Albinoni’s Adagio in D Minor plays on the soundtrack as the phone rings.

In the trenches.
Soldier 1 They’re not going to make us go, are they?
Archy No, there’s no point.

Frank sprints towards the front, panting.

An officer speaks on the telephone.
Officer Those men should have gone, Barton. Marker flags have been seen.
Barton in the trenches Not by me, sir. I’ve asked for confirmation. From General Gardner.
Officer Your orders are to attack, and you’ll do so immediately. The British must be allowed to get ashore. Is that clear? You are to push on!
Barton It’s cold-blooded murder!
Officer I said push on.
Barton Yes, sir.
Barton stands up.
Barton Can’t ask the men to do what I wouldn’t do myself.
He approaches the men in the trench.
Barton Alright men, we’re going. I want you all to remember who you are. You’re the 10th Light Horse. Men from Western Australia. Don’t forget it! Good luck.
Soldier 2 Good luck.
Barton You too.
The men hug, mouth prayers, write last letters and attach their rings and other valuables to bayonets stabbed into the trench wall.

Frank runs as fast as he can to deliver the message to stop the charge.

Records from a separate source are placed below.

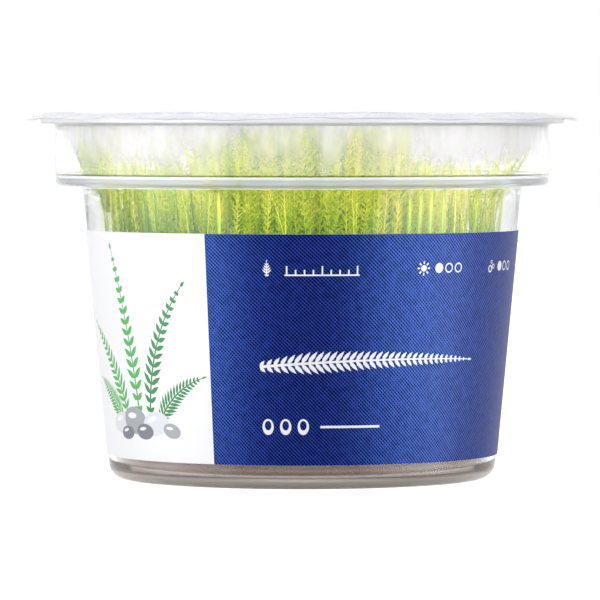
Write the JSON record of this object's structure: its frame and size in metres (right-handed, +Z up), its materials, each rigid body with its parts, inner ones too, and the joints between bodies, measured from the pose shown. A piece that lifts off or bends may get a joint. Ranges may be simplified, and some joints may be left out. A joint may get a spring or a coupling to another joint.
{
  "type": "tissue culture moss cup",
  "caption": "Clear tapered cup with a wide collar and a peel-off sealing film, wrapped in a printed label, holding a layer of gel and a dense stand of feathery aquarium moss.",
  "frame": {"origin": "middle of the face the cup stands on", "axes": "+Z up, out of the cup's mouth; -Y faces the front of the label"},
  "size_m": [0.107, 0.1062, 0.0705],
  "materials": {
    "clear_plastic": "clear moulded polypropylene, slightly hazy in the collar",
    "film": "thin clear sealing film with a wavy loose edge",
    "label": "glossy printed label, blue with a white panel",
    "gel": "set nutrient gel, cloudy grey and translucent",
    "moss": "living moss, moist yellow green to dark green"
  },
  "bodies": {
    "root": {"cup": "clear_plastic", "seal_film": "film", "label": "label", "gel": "gel", "moss_mat": "moss", "moss_shoot_01": "moss", "moss_shoot_02": "moss", "moss_shoot_03": "moss", "moss_shoot_04": "moss", "moss_shoot_05": "moss", "moss_shoot_06": "moss", "moss_shoot_07": "moss", "moss_shoot_08": "moss", "moss_shoot_09": "moss", "moss_shoot_10": "moss", "moss_shoot_11": "moss", "moss_shoot_12": "moss", "moss_shoot_13": "moss", "moss_shoot_14": "moss", "moss_shoot_15": "moss", "moss_shoot_16": "moss", "moss_shoot_17": "moss", "moss_shoot_18": "moss", "moss_shoot_19": "moss", "moss_shoot_20": "moss", "moss_shoot_21": "moss", "moss_shoot_22": "moss", "moss_shoot_23": "moss", "moss_shoot_24": "moss", "moss_shoot_25": "moss", "moss_shoot_26": "moss", "moss_shoot_27": "moss", "moss_shoot_28": "moss", "moss_shoot_29": "moss", "moss_shoot_30": "moss", "moss_shoot_31": "moss", "moss_shoot_32": "moss", "moss_shoot_33": "moss", "moss_shoot_34": "moss", "moss_shoot_35": "moss", "moss_shoot_36": "moss", "moss_shoot_37": "moss", "moss_shoot_38": "moss", "moss_shoot_39": "moss", "moss_shoot_40": "moss", "moss_shoot_41": "moss", "moss_shoot_42": "moss", "moss_shoot_43": "moss", "moss_shoot_44": "moss", "moss_shoot_45": "moss", "moss_shoot_46": "moss", "moss_shoot_47": "moss", "moss_shoot_48": "moss"}
  },
  "joints": []
}
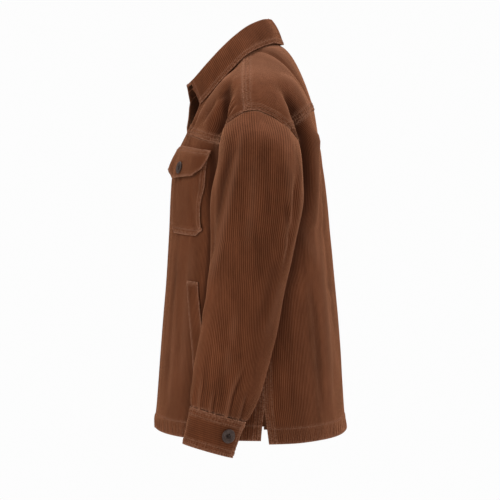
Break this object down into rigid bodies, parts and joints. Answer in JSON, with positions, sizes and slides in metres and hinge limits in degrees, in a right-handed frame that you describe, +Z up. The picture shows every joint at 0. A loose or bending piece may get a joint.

Archy What are your legs? Springs. Steel springs. What are they gonna do? They’re going to hurl me down the track. How fast can you run? Fast as a leopard. How fast are you gonna run? As fast as a leopard! Then let’s see you do it!
The soldiers raise their weapons in preparation for exiting the trench.

Frank Make way! Get away! Get away! Urgent message!

Barton blows his whistle, signalling the start of the charge. Frank cries out in anguish as the soldiers climb out of the trench, shouting.